**Dataset excerpt**.
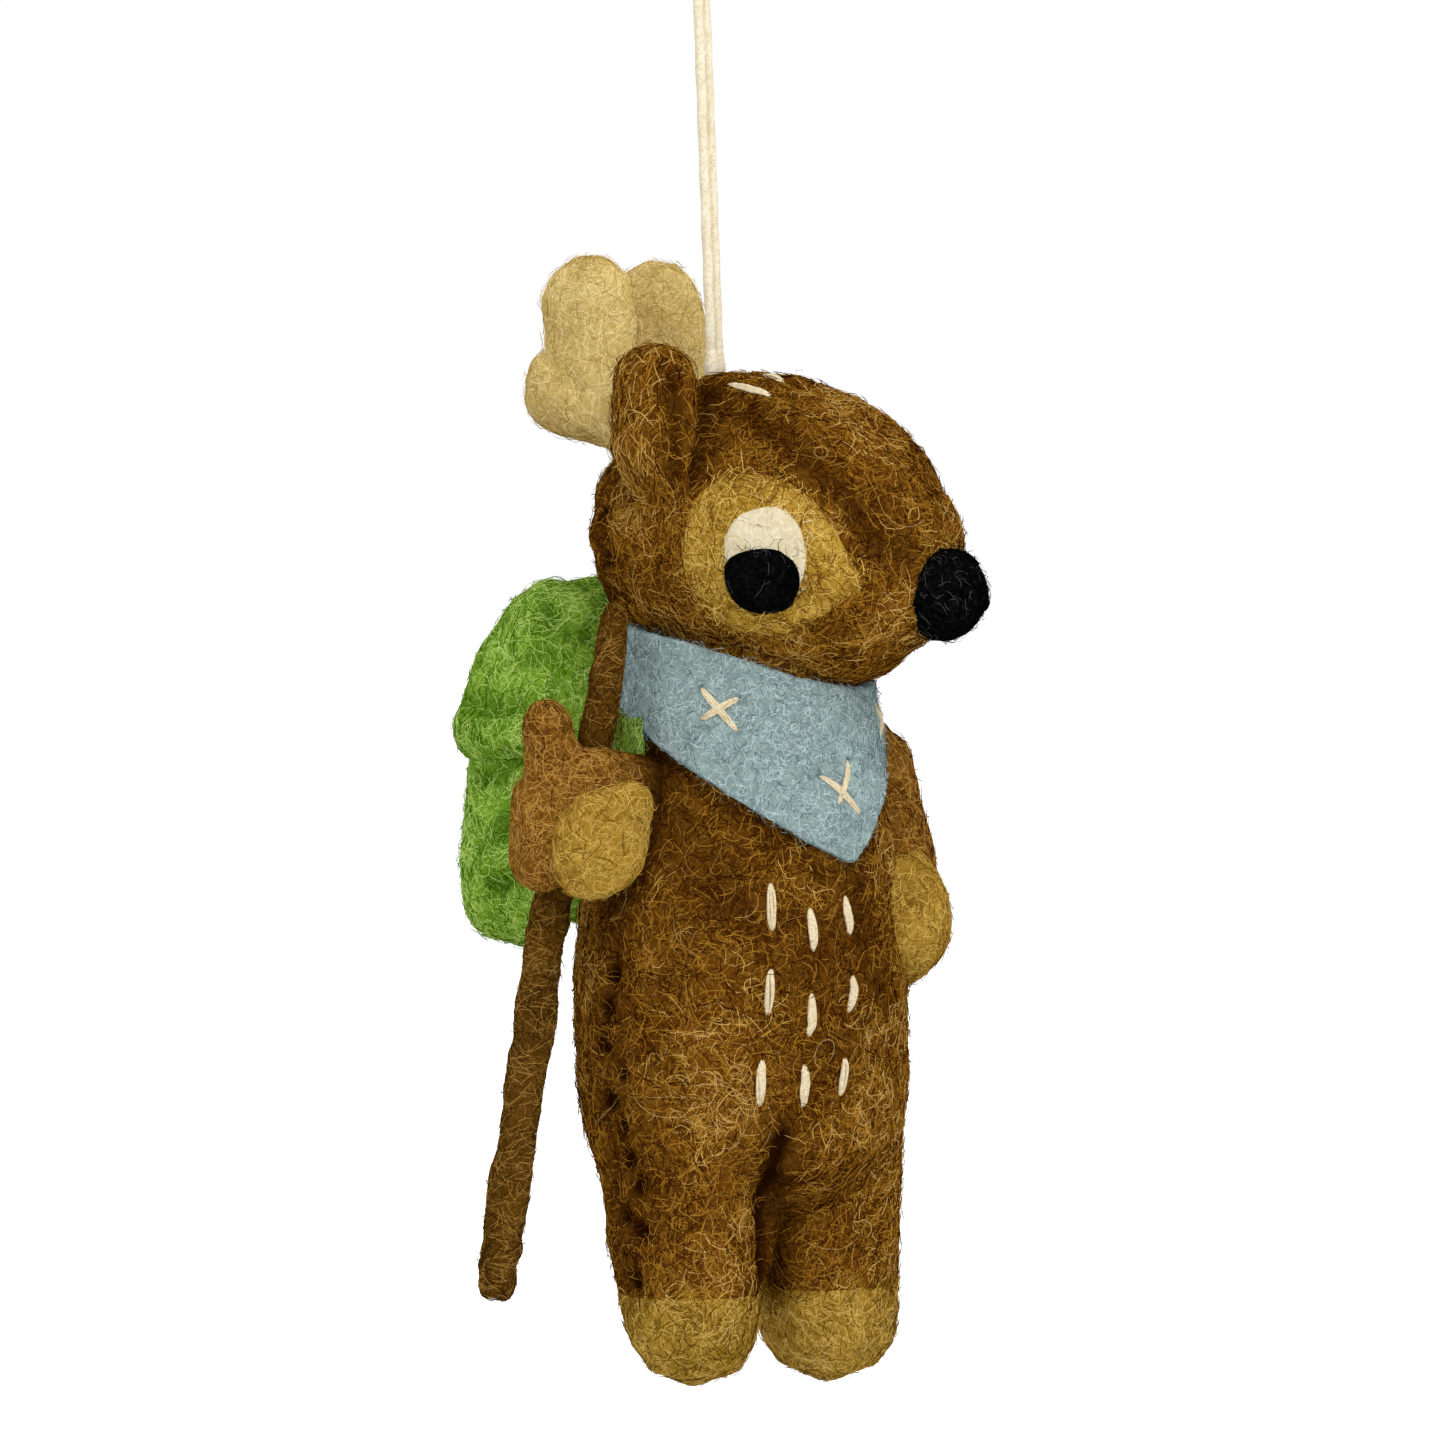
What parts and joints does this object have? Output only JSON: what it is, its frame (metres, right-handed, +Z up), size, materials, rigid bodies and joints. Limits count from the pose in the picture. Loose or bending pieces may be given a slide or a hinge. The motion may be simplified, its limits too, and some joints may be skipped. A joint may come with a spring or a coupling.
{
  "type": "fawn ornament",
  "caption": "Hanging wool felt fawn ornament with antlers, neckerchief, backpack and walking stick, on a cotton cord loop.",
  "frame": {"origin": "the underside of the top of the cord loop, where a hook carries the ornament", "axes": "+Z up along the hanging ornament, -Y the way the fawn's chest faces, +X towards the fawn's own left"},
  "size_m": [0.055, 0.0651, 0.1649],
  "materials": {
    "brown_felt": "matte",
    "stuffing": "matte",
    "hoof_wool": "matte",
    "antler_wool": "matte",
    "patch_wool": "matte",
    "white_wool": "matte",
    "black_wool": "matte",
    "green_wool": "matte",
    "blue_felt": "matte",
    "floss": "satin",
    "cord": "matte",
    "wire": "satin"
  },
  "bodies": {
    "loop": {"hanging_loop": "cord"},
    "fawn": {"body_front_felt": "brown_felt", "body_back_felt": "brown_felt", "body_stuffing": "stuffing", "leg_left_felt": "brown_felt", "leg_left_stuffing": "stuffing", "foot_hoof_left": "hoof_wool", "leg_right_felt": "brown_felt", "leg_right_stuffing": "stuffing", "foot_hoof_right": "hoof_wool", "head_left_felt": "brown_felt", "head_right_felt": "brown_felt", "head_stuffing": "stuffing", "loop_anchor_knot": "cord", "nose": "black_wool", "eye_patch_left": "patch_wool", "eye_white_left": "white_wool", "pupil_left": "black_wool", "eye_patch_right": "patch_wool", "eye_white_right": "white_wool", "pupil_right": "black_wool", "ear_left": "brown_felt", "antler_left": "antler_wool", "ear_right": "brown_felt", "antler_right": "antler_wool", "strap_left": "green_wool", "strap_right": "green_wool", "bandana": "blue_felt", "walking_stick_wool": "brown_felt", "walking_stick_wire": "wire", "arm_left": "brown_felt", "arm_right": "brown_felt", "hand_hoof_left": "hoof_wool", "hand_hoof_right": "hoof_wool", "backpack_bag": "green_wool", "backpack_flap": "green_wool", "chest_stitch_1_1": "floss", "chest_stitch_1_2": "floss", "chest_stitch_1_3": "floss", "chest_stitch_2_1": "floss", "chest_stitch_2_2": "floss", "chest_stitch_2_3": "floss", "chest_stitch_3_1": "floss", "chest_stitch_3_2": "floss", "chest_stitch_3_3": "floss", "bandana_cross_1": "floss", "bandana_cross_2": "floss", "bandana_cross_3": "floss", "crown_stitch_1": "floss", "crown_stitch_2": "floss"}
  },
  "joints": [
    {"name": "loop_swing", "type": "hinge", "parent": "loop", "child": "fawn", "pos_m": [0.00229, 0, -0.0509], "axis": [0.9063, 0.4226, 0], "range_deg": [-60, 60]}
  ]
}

**What this task involves**.
Reproduce the material verbatim, line by line.

**Written solution**.
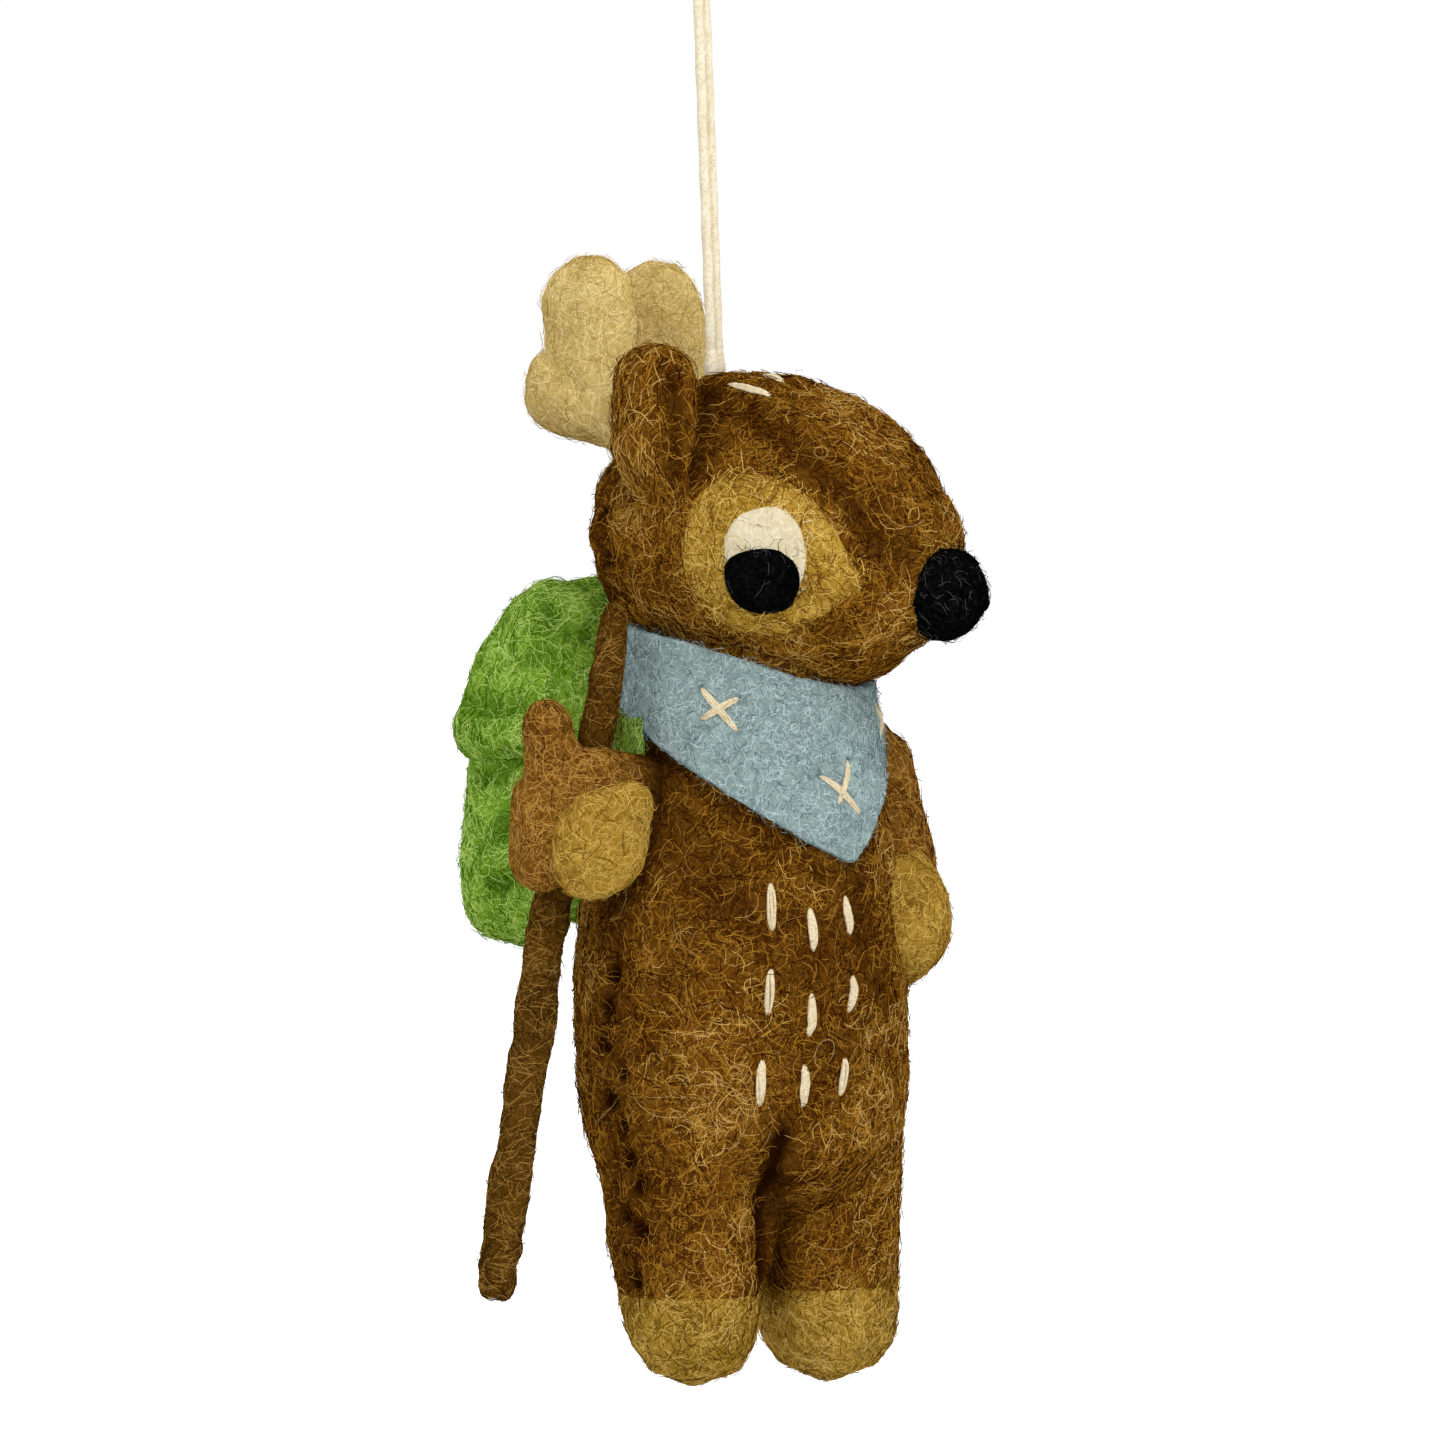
What parts and joints does this object have? Output only JSON: what it is, its frame (metres, right-handed, +Z up), size, materials, rigid bodies and joints. Limits count from the pose in the picture. Loose or bending pieces may be given a slide or a hinge. The motion may be simplified, its limits too, and some joints may be skipped. A joint may come with a spring or a coupling.
{
  "type": "fawn ornament",
  "caption": "Hanging wool felt fawn ornament with antlers, neckerchief, backpack and walking stick, on a cotton cord loop.",
  "frame": {"origin": "the underside of the top of the cord loop, where a hook carries the ornament", "axes": "+Z up along the hanging ornament, -Y the way the fawn's chest faces, +X towards the fawn's own left"},
  "size_m": [0.055, 0.0651, 0.1649],
  "materials": {
    "brown_felt": "matte",
    "stuffing": "matte",
    "hoof_wool": "matte",
    "antler_wool": "matte",
    "patch_wool": "matte",
    "white_wool": "matte",
    "black_wool": "matte",
    "green_wool": "matte",
    "blue_felt": "matte",
    "floss": "satin",
    "cord": "matte",
    "wire": "satin"
  },
  "bodies": {
    "loop": {"hanging_loop": "cord"},
    "fawn": {"body_front_felt": "brown_felt", "body_back_felt": "brown_felt", "body_stuffing": "stuffing", "leg_left_felt": "brown_felt", "leg_left_stuffing": "stuffing", "foot_hoof_left": "hoof_wool", "leg_right_felt": "brown_felt", "leg_right_stuffing": "stuffing", "foot_hoof_right": "hoof_wool", "head_left_felt": "brown_felt", "head_right_felt": "brown_felt", "head_stuffing": "stuffing", "loop_anchor_knot": "cord", "nose": "black_wool", "eye_patch_left": "patch_wool", "eye_white_left": "white_wool", "pupil_left": "black_wool", "eye_patch_right": "patch_wool", "eye_white_right": "white_wool", "pupil_right": "black_wool", "ear_left": "brown_felt", "antler_left": "antler_wool", "ear_right": "brown_felt", "antler_right": "antler_wool", "strap_left": "green_wool", "strap_right": "green_wool", "bandana": "blue_felt", "walking_stick_wool": "brown_felt", "walking_stick_wire": "wire", "arm_left": "brown_felt", "arm_right": "brown_felt", "hand_hoof_left": "hoof_wool", "hand_hoof_right": "hoof_wool", "backpack_bag": "green_wool", "backpack_flap": "green_wool", "chest_stitch_1_1": "floss", "chest_stitch_1_2": "floss", "chest_stitch_1_3": "floss", "chest_stitch_2_1": "floss", "chest_stitch_2_2": "floss", "chest_stitch_2_3": "floss", "chest_stitch_3_1": "floss", "chest_stitch_3_2": "floss", "chest_stitch_3_3": "floss", "bandana_cross_1": "floss", "bandana_cross_2": "floss", "bandana_cross_3": "floss", "crown_stitch_1": "floss", "crown_stitch_2": "floss"}
  },
  "joints": [
    {"name": "loop_swing", "type": "hinge", "parent": "loop", "child": "fawn", "pos_m": [0.00229, 0, -0.0509], "axis": [0.9063, 0.4226, 0], "range_deg": [-60, 60]}
  ]
}